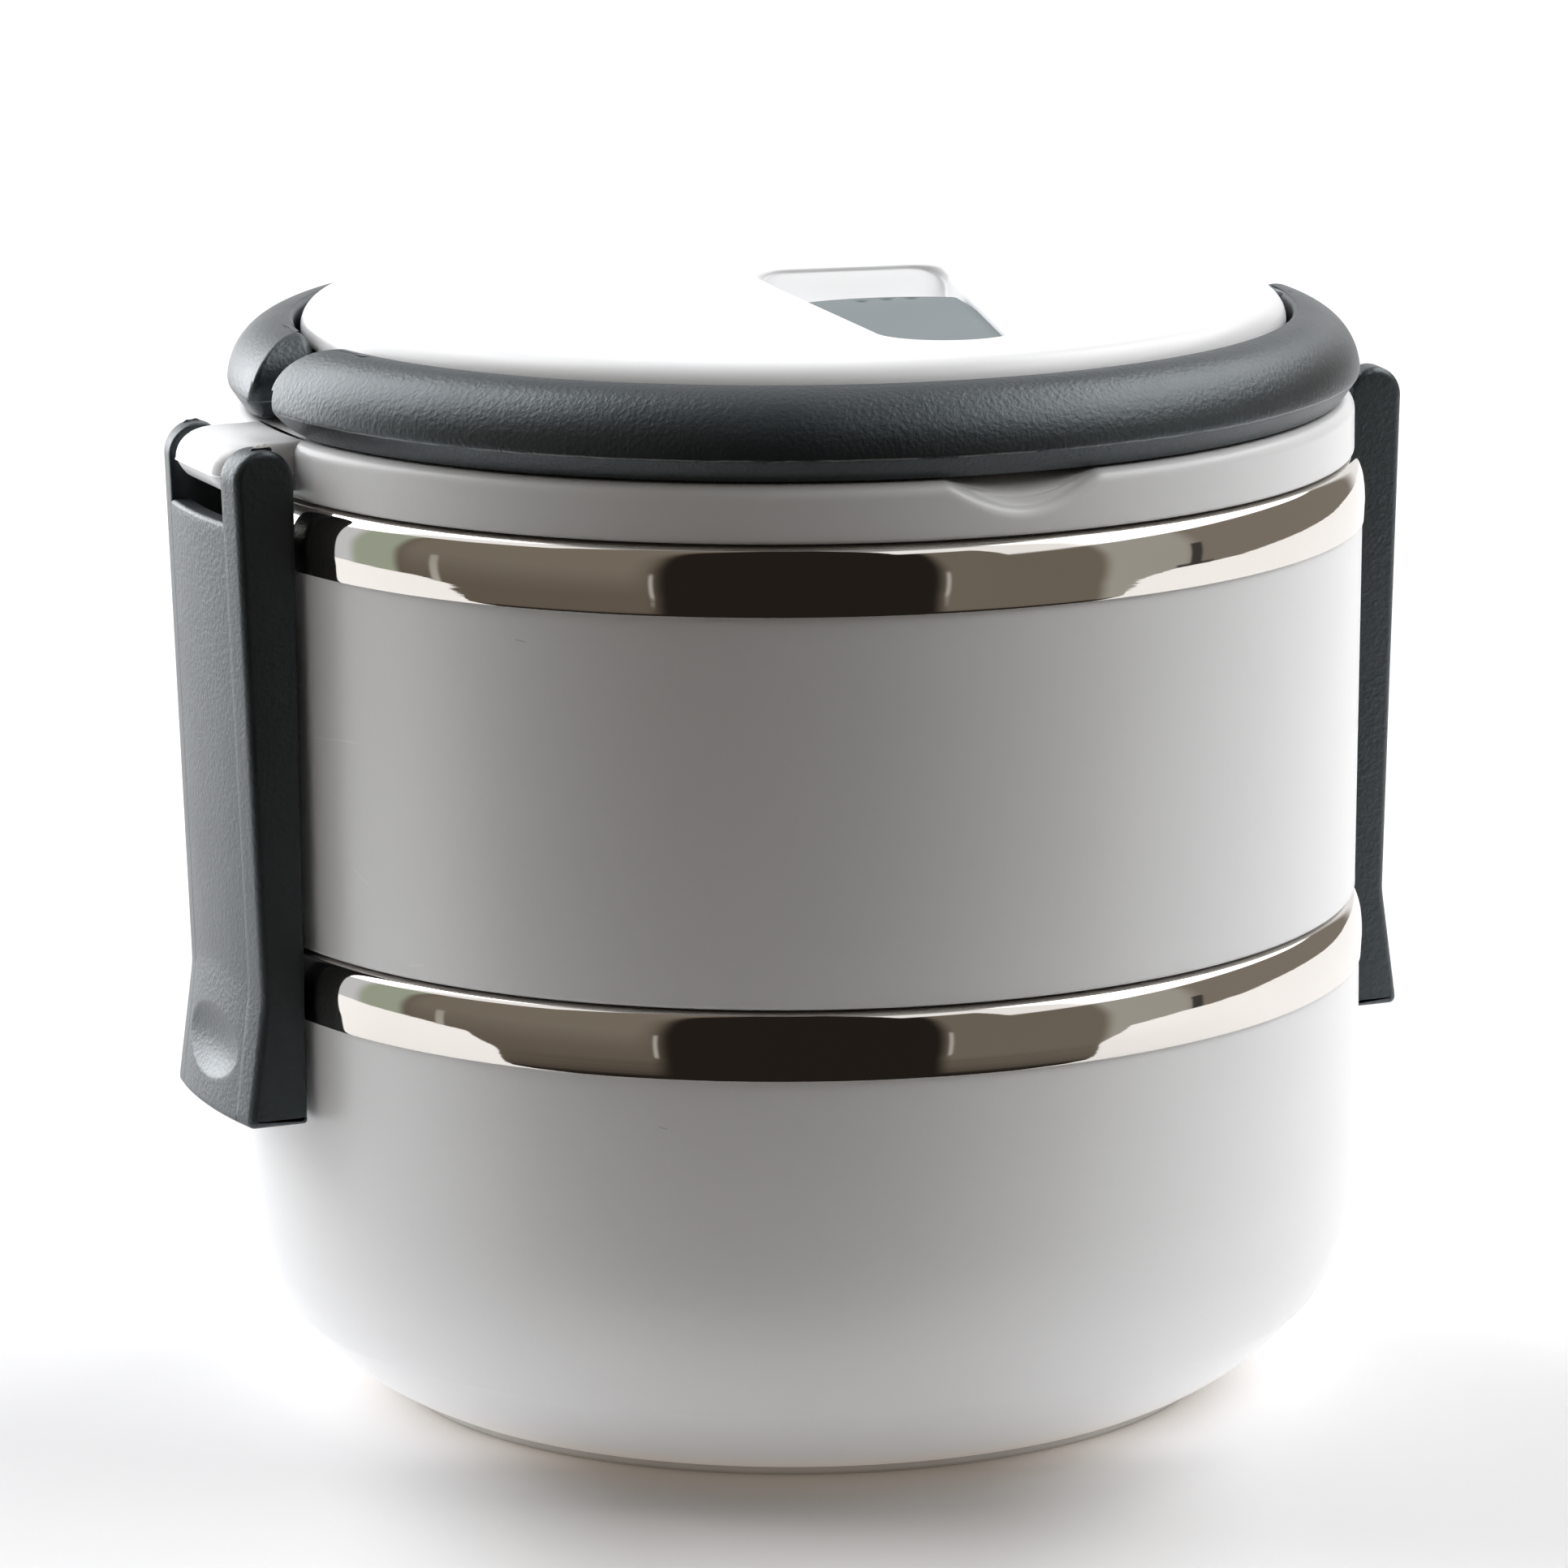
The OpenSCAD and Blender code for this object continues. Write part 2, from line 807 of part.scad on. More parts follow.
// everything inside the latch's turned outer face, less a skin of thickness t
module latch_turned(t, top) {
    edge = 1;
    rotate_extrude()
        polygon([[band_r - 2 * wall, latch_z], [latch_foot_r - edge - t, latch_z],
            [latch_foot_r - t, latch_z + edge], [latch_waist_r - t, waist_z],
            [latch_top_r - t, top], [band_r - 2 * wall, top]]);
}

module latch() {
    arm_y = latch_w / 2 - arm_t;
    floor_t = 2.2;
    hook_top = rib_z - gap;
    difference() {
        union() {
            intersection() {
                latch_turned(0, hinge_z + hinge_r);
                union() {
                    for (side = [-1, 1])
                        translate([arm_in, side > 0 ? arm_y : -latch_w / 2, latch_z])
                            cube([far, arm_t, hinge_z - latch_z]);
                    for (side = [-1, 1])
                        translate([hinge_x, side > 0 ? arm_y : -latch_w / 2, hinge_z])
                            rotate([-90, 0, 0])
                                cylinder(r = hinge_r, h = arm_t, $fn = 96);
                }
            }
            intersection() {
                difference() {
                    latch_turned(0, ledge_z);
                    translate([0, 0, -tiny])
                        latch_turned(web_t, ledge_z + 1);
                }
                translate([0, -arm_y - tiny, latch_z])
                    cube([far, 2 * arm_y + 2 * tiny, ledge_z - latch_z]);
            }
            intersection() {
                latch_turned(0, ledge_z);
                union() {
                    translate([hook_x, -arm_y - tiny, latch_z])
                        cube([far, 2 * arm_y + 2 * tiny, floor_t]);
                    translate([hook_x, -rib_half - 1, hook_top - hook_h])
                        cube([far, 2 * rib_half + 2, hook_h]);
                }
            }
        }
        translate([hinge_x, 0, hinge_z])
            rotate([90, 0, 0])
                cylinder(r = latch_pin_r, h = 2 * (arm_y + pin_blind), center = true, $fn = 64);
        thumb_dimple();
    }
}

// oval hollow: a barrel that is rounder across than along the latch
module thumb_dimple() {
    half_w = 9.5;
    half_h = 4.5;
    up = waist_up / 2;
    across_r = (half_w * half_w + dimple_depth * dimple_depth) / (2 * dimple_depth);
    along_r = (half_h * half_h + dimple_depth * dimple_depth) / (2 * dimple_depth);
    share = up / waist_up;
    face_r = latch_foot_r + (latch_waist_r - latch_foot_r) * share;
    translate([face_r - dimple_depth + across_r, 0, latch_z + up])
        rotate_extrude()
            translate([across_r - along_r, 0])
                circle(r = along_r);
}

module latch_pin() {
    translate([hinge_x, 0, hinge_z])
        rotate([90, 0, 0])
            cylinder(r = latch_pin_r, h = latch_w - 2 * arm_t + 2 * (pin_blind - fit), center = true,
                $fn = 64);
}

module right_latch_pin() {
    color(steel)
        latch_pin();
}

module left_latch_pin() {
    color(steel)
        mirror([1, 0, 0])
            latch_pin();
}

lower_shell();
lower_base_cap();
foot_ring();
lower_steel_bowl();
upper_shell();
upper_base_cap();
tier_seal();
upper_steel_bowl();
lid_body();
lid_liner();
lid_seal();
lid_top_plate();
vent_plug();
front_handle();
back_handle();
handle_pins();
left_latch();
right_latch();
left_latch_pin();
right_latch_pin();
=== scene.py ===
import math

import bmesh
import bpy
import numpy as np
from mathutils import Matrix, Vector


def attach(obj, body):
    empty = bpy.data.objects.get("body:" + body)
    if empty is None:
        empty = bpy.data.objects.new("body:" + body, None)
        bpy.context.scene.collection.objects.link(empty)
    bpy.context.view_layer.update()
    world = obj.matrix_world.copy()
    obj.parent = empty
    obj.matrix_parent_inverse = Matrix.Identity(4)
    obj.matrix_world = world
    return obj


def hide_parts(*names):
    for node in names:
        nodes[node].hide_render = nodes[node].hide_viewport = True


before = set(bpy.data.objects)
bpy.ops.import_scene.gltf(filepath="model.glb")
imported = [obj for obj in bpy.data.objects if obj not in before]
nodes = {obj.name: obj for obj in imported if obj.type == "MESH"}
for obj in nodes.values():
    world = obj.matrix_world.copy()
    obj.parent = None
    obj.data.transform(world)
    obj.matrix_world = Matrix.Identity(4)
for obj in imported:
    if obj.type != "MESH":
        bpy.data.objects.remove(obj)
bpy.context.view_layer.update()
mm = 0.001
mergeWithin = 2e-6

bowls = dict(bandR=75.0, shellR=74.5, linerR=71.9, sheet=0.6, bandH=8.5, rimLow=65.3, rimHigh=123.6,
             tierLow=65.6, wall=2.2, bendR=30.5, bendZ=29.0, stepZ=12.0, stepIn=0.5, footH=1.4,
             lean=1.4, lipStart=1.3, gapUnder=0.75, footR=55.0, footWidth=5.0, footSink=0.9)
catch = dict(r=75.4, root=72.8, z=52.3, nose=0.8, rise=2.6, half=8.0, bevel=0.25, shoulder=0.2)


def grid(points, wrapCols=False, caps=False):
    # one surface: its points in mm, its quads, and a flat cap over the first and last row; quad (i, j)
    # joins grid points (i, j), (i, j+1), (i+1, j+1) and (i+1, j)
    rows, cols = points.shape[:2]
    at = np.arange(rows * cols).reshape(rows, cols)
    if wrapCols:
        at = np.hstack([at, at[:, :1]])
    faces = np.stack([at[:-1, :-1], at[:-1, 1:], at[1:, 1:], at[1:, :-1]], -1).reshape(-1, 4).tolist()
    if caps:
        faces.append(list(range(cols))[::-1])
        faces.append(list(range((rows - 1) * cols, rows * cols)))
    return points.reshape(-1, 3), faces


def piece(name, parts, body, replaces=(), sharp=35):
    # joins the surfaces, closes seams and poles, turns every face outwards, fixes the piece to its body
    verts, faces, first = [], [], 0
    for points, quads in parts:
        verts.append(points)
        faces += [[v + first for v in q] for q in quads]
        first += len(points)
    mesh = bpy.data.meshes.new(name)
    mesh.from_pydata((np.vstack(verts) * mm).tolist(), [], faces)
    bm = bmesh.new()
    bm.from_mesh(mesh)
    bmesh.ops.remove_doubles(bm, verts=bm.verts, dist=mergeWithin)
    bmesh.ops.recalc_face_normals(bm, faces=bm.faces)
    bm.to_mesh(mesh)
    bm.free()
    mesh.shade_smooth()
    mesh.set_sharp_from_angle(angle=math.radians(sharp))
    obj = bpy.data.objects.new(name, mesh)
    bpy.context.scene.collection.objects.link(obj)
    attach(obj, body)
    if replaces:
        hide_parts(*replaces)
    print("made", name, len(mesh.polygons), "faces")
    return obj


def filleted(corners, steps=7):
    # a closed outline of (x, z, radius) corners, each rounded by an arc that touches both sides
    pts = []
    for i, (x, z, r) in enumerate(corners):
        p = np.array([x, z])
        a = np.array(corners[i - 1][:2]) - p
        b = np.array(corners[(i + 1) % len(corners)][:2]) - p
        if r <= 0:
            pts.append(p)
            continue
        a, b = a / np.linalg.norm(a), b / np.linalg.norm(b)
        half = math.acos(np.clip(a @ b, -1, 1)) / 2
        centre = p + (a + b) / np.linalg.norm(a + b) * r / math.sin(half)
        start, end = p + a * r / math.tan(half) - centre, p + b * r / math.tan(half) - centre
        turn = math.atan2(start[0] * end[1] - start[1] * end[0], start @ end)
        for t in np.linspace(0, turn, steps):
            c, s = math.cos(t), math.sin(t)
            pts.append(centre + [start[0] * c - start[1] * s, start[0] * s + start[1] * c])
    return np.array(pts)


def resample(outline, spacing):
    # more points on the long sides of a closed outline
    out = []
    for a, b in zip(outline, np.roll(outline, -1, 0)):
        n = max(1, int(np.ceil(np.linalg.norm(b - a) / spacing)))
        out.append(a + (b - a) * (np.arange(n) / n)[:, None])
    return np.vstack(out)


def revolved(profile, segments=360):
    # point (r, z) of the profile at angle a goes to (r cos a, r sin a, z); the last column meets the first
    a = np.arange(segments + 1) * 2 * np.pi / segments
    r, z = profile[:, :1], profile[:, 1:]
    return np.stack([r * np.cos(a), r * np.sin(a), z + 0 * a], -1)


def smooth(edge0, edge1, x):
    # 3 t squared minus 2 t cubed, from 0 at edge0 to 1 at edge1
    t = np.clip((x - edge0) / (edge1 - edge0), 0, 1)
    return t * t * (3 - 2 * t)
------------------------
§ Written task
Write out again only the lines from the line containing "imported = [obj" through the line containing "return points.reshape(-1, 3), faces", both included, exactly as they are.

§ Full answer
imported = [obj for obj in bpy.data.objects if obj not in before]
nodes = {obj.name: obj for obj in imported if obj.type == "MESH"}
for obj in nodes.values():
    world = obj.matrix_world.copy()
    obj.parent = None
    obj.data.transform(world)
    obj.matrix_world = Matrix.Identity(4)
for obj in imported:
    if obj.type != "MESH":
        bpy.data.objects.remove(obj)
bpy.context.view_layer.update()
mm = 0.001
mergeWithin = 2e-6

bowls = dict(bandR=75.0, shellR=74.5, linerR=71.9, sheet=0.6, bandH=8.5, rimLow=65.3, rimHigh=123.6,
             tierLow=65.6, wall=2.2, bendR=30.5, bendZ=29.0, stepZ=12.0, stepIn=0.5, footH=1.4,
             lean=1.4, lipStart=1.3, gapUnder=0.75, footR=55.0, footWidth=5.0, footSink=0.9)
catch = dict(r=75.4, root=72.8, z=52.3, nose=0.8, rise=2.6, half=8.0, bevel=0.25, shoulder=0.2)


def grid(points, wrapCols=False, caps=False):
    # one surface: its points in mm, its quads, and a flat cap over the first and last row; quad (i, j)
    # joins grid points (i, j), (i, j+1), (i+1, j+1) and (i+1, j)
    rows, cols = points.shape[:2]
    at = np.arange(rows * cols).reshape(rows, cols)
    if wrapCols:
        at = np.hstack([at, at[:, :1]])
    faces = np.stack([at[:-1, :-1], at[:-1, 1:], at[1:, 1:], at[1:, :-1]], -1).reshape(-1, 4).tolist()
    if caps:
        faces.append(list(range(cols))[::-1])
        faces.append(list(range((rows - 1) * cols, rows * cols)))
    return points.reshape(-1, 3), faces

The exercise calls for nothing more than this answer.